# Still no OOH Streaming in 20.5.9?



## SolomonJ (Dec 5, 2015)

I don't see any mention in the software update release notes of Out of Home streaming for the Bolt. Does that mean we're waiting until May 2016 now? Does anyone have further insight on this?


----------



## JoeKustra (Dec 7, 2012)

Could you post a link to the Release Notes? I can't seem to find them. Thanks.


----------



## SolomonJ (Dec 5, 2015)

JoeKustra said:


> Could you post a link to the Release Notes? I can't seem to find them. Thanks.

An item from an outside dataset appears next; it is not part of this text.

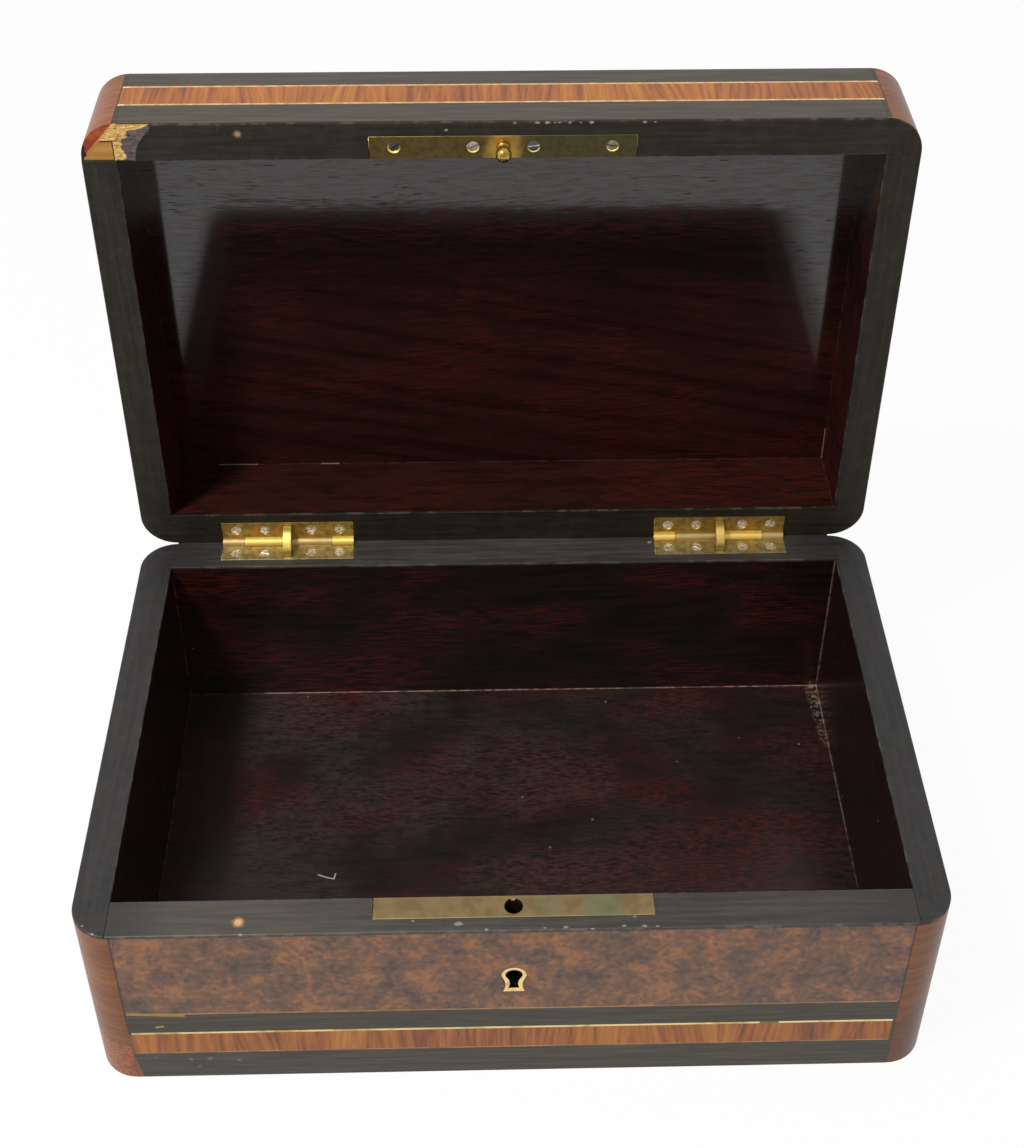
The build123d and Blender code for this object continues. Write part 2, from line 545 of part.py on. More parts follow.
def build_case():
    """Every piece that stays with the case, by name."""
    place = hinge_places()
    wall_z = (0, CASE_WALL_TOP)
    hinge_cuts = [place(hinge_room(), side) for side in SIDES]
    pin = bar_along_x(PIN_RADIUS, both_sides(HINGE_LENGTH / 2), 0, 0)
    pilots = [spot * pilot(SHORT_SCREW, LOCK_BACKPLATE) for spot in lock_screw_places()]
    top_bed = block(both_sides(PLATE_LENGTH / 2), (LOCK_FACE, INNER_FRONT), (PLATE_UNDERSIDE, CASE_RIM_TOP))
    lock_bed = block(both_sides(LOCK_WIDTH / 2), (LOCK_FACE, INNER_FRONT), (LOCK_BOTTOM, CASE_RIM_TOP))
    back_z = (LOCK_BACKPLATE_BOTTOM, PLATE_UNDERSIDE)
    back_bed = block(both_sides(LOCK_BACKPLATE_WIDTH / 2), (LOCK_REAR, INNER_FRONT), back_z)
    escutcheon_bed = keyhole((-HALF_DEPTH - OVERCUT, -HALF_DEPTH + ESCUTCHEON_DEPTH), **ESCUTCHEON)
    key_way = keyhole((-HALF_DEPTH - OVERCUT, LOCK_FACE + OVERCUT), **KEY_OPENING)
    lock_cuts = [top_bed, lock_bed, back_bed, escutcheon_bed, key_way] + pilots

    front, back, left, right = carcass_walls(wall_z)
    board = carcass_hollow((0, BOTTOM_BOARD), BOARD_REBATE)
    floor_z = (BOTTOM_BOARD, BOTTOM_BOARD + LINING)
    lining_z = (BOTTOM_BOARD + LINING, CASE_WALL_TOP)
    lining_front, lining_back, lining_left, lining_right = linings(lining_z)

    low, middle, high = (line_span(line) for line in CASE_LINES)
    burr, ebony, crossband, brass = [], [], [], []
    for face in SHOW_FACES:
        burr += veneer(face, (high[1], CASE_WALL_TOP))
        ebony += veneer(face, (middle[1], high[0]), END_FILLET) + veneer(face, (0, low[0]))
        ebony += veneer(face, (low[0], high[1]), end=END_FILLET)
        crossband += veneer(face, (low[1], middle[0]), END_FILLET)
        for span in (low, middle, high):
            brass += veneer(face, span, END_FILLET)
    burr[0] = burr[0] - escutcheon_bed

    rim_z = (CASE_WALL_TOP, CASE_RIM_TOP)
    rim = rim_plan(rim_z, -1)
    rim_left = rim & block((-HALF_WIDTH, -INNER_X), both_sides(HALF_DEPTH), rim_z)
    rim_right = rim & block((INNER_X, HALF_WIDTH), both_sides(HALF_DEPTH), rim_z)
    rim_front = (rim & block(both_sides(INNER_X), (-HALF_DEPTH, INNER_FRONT), rim_z)) - top_bed
    rim_back = (rim & block(both_sides(INNER_X), (INNER_BACK, HALF_DEPTH), rim_z)) - hinge_cuts

    escutcheon = keyhole((-HALF_DEPTH, -HALF_DEPTH + ESCUTCHEON_DEPTH), **ESCUTCHEON) - key_way
    lock_screws = [spot * screw_blank(SHORT_SCREW, LOCK_BACKPLATE) for spot in lock_screw_places()]
    plate = lock_plate() - lock_screws
    plate -= Pos(0, PLATE_Y, CASE_RIM_TOP - PLATE / 2) * Cylinder(STUD_HOLE_RADIUS, PLATE)
    return {
        "case_front_wall": front - board - lock_cuts,
        "case_back_wall": back - board - hinge_cuts,
        "case_left_wall": left - board,
        "case_right_wall": right - board,
        "case_bottom_board": board,
        "case_corner_blocks": group(corner_blocks(wall_z)),
        "case_burr_panels": group(burr),
        "case_ebony_bands": group(ebony),
        "case_crossbands": group(crossband),
        "case_brass_lines": group(brass),
        "case_back_veneer": veneer("back", wall_z)[0] - hinge_cuts,
        "case_floor_lining": carcass_hollow(floor_z),
        "case_front_lining": lining_front - top_bed - back_bed,
        "case_back_lining": lining_back - hinge_cuts,
        "case_side_linings": group([lining_left, lining_right]),
        "case_front_rim": rim_front,
        "case_back_rim": rim_back,
        "case_side_rims": group([rim_left, rim_right]),
        "left_hinge_case_leaf": place(leaf(True), "left"),
        "right_hinge_case_leaf": place(leaf(True), "right"),
        "hinge_pins": group([place(pin, side) for side in SIDES]),
        "case_hinge_screws": group([place(screw, side) for side in SIDES for screw in hinge_screws()]),
        "keyhole_escutcheon": escutcheon,
        "lock_plate": plate,
        "lock_housing": lock_housing(),
        "lock_pins": group(lock_pins()),
        "lock_spring": lock_spring(),
        "lock_screws": group(lock_screws),
    }


def build_lid():
    """Every piece that turns with the lid, by name, drawn shut."""
    place = hinge_places()
    wall_z = (LID_WALL_FOOT, LID_WALL_TOP)
    flipped = mirror(hinge_room(), Plane.XY)
    hinge_cuts = [place(flipped, side) for side in SIDES]
    catch_z = (LID_RIM_FACE, LID_RIM_FACE + PLATE)
    catch_bed = block(both_sides(PLATE_LENGTH / 2), (LOCK_FACE, INNER_FRONT), catch_z)
    pilots = [spot * pilot(LONG_SCREW) for spot in catch_screw_places()]

    front, back, left, right = carcass_walls(wall_z)
    board = carcass_hollow((LID_CEILING, LID_WALL_TOP), BOARD_REBATE)
    ceiling_z = (LID_CEILING - LINING, LID_CEILING)
    lining_z = (LID_WALL_FOOT, LID_CEILING - LINING)
    lining_front, lining_back, lining_left, lining_right = linings(lining_z)

    low, high = (line_span(line, CASE_HEIGHT) for line in LID_LINES)
    ebony, crossband, brass = [], [], []
    for face in SHOW_FACES:
        ebony += veneer(face, (LID_WALL_FOOT, low[0])) + veneer(face, (high[1], LID_WALL_TOP))
        ebony += veneer(face, (low[0], high[1]), end=END_FILLET)
        crossband += veneer(face, (low[1], high[0]), END_FILLET)
        brass += veneer(face, low, END_FILLET) + veneer(face, high, END_FILLET)

    top_z = (LID_WALL_TOP, LID_TOP)
    band_outside = TOP_BORDER + BRASS_LINE
    band_inside = band_outside + TOP_CROSSBAND
    panel = band_inside + BRASS_LINE
    border = fillet(edges_round(outline(top_z), -1), TOP_EDGE)
    border -= block(both_sides(HALF_WIDTH - TOP_BORDER), both_sides(HALF_DEPTH - TOP_BORDER), top_z)
    brass += [frame_ring(TOP_BORDER, band_outside, top_z), frame_ring(band_inside, panel, top_z)]
    top_burr = block(both_sides(HALF_WIDTH - panel), both_sides(HALF_DEPTH - panel), top_z)

    rim_z = (LID_RIM_FACE, LID_WALL_FOOT)
    rim = rim_plan(rim_z, 0)
    rim_front = rim & block(both_sides(HALF_WIDTH), (-HALF_DEPTH, INNER_FRONT), rim_z)
    rim_back = rim & block(both_sides(HALF_WIDTH), (INNER_BACK, HALF_DEPTH), rim_z)
    side_y = (INNER_FRONT, INNER_BACK)
    rim_left = rim & block((-HALF_WIDTH, -INNER_X), side_y, rim_z)
    rim_right = rim & block((INNER_X, HALF_WIDTH), side_y, rim_z)
    beyond = -HALF_WIDTH - OVERCUT
    torn_outline = Polyline(*TORN_EDGE, (beyond, TORN_EDGE[-1][1]), (beyond, TORN_EDGE[0][1]), close=True)
    torn = make_face(torn_outline)
    torn_away = Pos(0, 0, rim_z[0]) * extrude(torn, RIM)

    pieces = {
        "lid_front_wall": front - board - catch_bed - pilots,
        "lid_back_wall": back - board - hinge_cuts,
        "lid_left_wall": left - board,
        "lid_right_wall": right - board,
        "lid_top_board": board,
        "lid_corner_blocks": group(corner_blocks(wall_z)),
        "lid_ebony_bands": group(ebony),
        "lid_crossbands": group(crossband),
        "lid_brass_lines": group(brass),
        "lid_back_veneer": veneer("back", wall_z)[0] - hinge_cuts,
        "lid_top_border": border,
        "lid_top_crossband": frame_ring(band_outside, band_inside, top_z),
        "lid_top_burr_panel": top_burr,
        "lid_ceiling_lining": carcass_hollow(ceiling_z),
        "lid_front_lining": lining_front - catch_bed,
        "lid_back_lining": lining_back - hinge_cuts,
        "lid_side_linings": group([lining_left, lining_right]),
        "lid_front_rim": rim_front - catch_bed - torn_away,
        "lid_back_rim": rim_back - hinge_cuts,
        "lid_side_rims": group([rim_left, rim_right]),
        "left_hinge_lid_leaf": place(leaf(False), "left"),
        "right_hinge_lid_leaf": place(leaf(False), "right"),
        "lid_hinge_screws": group(
            [place(mirror(screw, Plane.XY), side) for side in SIDES for screw in hinge_screws()]
        ),
        "catch_plate": catch_plate(),
        "catch_stud": stud(),
        "catch_screws": group(catch_screws()),
    }
    return {name: opened(shape) for name, shape in pieces.items()}


def build_stops_and_bolt():
    """The pieces that move by themselves: the two stop straps, drawn open, and the lock's bolt."""
    place = hinge_places()
    return {
        "left_stop_strap": place(stop_strap(), "left"),
        "right_stop_strap": place(stop_strap(), "right"),
        "lock_bolt": lock_bolt(),
    }


os.makedirs("parts", exist_ok=True)
for name, shape in (build_case() | build_lid() | build_stops_and_bolt()).items():
    export_step(shape, f"parts/{name}.step")
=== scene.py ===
# %% [markdown]
# # A glove box, finished in Blender
#
# The construction of the box arrives as a fixed frame: every board, veneer, hinge leaf and pin is there
# at its real size, as loose triangles. What is missing is what a polisher and a restorer see: the figure
# of the woods, the gloss of the polish, tarnish on the brass, and a hundred years of small knocks. Each
# step below adds one of these, and says why it is made in the way that it is.

import json
from math import pi, radians

import bmesh
import bpy
import numpy as np
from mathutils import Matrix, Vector

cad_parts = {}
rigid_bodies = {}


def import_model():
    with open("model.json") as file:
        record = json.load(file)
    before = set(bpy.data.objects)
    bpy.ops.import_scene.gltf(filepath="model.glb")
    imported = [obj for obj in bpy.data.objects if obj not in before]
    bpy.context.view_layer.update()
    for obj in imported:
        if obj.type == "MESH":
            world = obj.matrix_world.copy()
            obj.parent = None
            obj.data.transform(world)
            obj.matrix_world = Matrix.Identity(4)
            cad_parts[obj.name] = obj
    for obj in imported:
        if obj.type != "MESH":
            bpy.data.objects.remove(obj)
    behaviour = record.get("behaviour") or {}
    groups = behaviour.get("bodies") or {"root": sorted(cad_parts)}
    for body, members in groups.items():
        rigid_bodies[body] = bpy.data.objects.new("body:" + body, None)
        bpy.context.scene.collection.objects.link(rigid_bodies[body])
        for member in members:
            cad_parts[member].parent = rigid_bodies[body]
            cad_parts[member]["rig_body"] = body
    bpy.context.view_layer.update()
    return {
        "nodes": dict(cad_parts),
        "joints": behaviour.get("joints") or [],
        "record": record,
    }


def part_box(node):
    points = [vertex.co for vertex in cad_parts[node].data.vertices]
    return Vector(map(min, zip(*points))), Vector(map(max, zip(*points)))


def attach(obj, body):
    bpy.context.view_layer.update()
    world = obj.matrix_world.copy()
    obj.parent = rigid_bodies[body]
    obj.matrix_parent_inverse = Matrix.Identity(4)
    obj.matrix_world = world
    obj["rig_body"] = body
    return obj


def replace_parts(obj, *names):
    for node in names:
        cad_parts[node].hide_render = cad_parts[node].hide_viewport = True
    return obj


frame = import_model()
nodes = frame["nodes"]

# %% [markdown]
# ## Sizes
#
# A cabinet maker thinks in millimetres, so the patterns and the new pieces are worked out in them, and
# multiplied by MM where they meet Blender's metres. Every size is read from the construction, so the
# looks follow it if it changes. The lid stands open in the frame, turned about the hinge axis. It is
# easier to think of it shut, so one rule turns places on the shut lid to where they stand in the frame,
# and the materials use the same rule backwards.

# %% Sizes read from the construction
MM = 0.001
LOW, HIGH = 0, 1


def limit(name, side, axis):
    """Where a piece ends along an axis, in millimetres."""
    return getattr(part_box(name)[side], axis) / MM


def centre(name, axis):
    return (limit(name, LOW, axis) + limit(name, HIGH, axis)) / 2


HALF_WIDTH = limit("case_corner_blocks", HIGH, "x")
HALF_DEPTH = limit("case_corner_blocks", HIGH, "y")
INNER_X = limit("case_front_rim", HIGH, "x")
INNER_FRONT = limit("case_front_rim", HIGH, "y")
INNER_BACK = limit("case_back_rim", LOW, "y")
RIM_TOP = limit("case_front_rim", HIGH, "z")
FLOOR = limit("case_floor_lining", HIGH, "z")
CASE_BAND = centre("case_crossbands", "z")
PLATE_HALF_WIDTH = (limit("lock_plate", HIGH, "y") - limit("lock_plate", LOW, "y")) / 2
CORNER_RADIUS = 12.5
FLAT_X = HALF_WIDTH - CORNER_RADIUS
FLAT_Y = HALF_DEPTH - CORNER_RADIUS

HINGE = Vector(frame["joints"][0]["pos_m"]) / MM
LID_TURN = (0.0, HINGE.y + HINGE.z, HINGE.z - HINGE.y)
LID_FACE = 2 * HINGE.z - RIM_TOP
LID_TOP = limit("lid_top_board", HIGH, "y") + LID_TURN[2]
LID_BAND = centre("lid_crossbands", "y") + LID_TURN[2]
CEILING = limit("lid_ceiling_lining", LOW, "y") + LID_TURN[2]
TORN_FACE = limit("lid_front_wall", LOW, "y") + LID_TURN[2]
PLATE_Y = LID_TURN[1] - centre("catch_plate", "z")
SLOTS = {part["node"]: part["material_slot"] for part in frame["record"]["subparts"]}


def open_lid(points):
    """Turns places on the shut lid a quarter turn back about the hinge axis: depth becomes height."""
    x, y, z = np.moveaxis(np.asarray(points, float), -1, 0)
    return np.stack([x, z - LID_TURN[2], LID_TURN[1] - y], -1)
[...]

It's at https://www.tivo.com/softwareupdates


----------



## gonzotek (Sep 24, 2004)

The Feb. 2016 notes don't concern 20.5.9. All of those features (SkipMode, Hulu, HBOGo, and WWE) are available to units running 20.5.6. Unfortunately, it doesn't tell us anything about what 20.5.9 will contain. Dave Zatz is reporting it's mostly a bug-fix release, so personally, I'm not particular hopeful OOH streaming is coming to Bolt when that update arrives.


----------



## SolomonJ (Dec 5, 2015)

gonzotek said:


> The Feb. 2016 notes don't concern 20.5.9. All of those features (SkipMode, Hulu, HBOGo, and WWE) are available to units running 20.5.6. Unfortunately, it doesn't tell us anything about what 20.5.9 will contain. Dave Zatz is reporting it's mostly a bug-fix release, so personally, I'm not particular hopeful OOH streaming is coming to Bolt when that update arrives.


I hope you're right! Thanks!


----------



## Robbo1 (Oct 31, 2015)

A comment on that thread says Bolt OOH will be in the next update --- http://zatznotfunny.com/2016-02/incoming-tivo-update/#comment-63706


----------



## gonzotek (Sep 24, 2004)

Robbo1 said:


> A comment on that thread says Bolt OOH will be in the next update --- http://zatznotfunny.com/2016-02/incoming-tivo-update/#comment-63706


Good catch.


----------



## Dan203 (Apr 17, 2000)

Robbo1 said:


> A comment on that thread says Bolt OOH will be in the next update --- http://zatznotfunny.com/2016-02/incoming-tivo-update/#comment-63706


That comment makes it sound like OOH will NOT be in this update to me...



> OOH streaming for Bolt was pushed back to the next SW release per an email I received a day or two ago.


Date on that post was 2/20


----------



## Robbo1 (Oct 31, 2015)

Dan203 said:


> That comment makes it sound like OOH will NOT be in this update to me...
> 
> Date on that post was 2/20


That's how I read it as well....


----------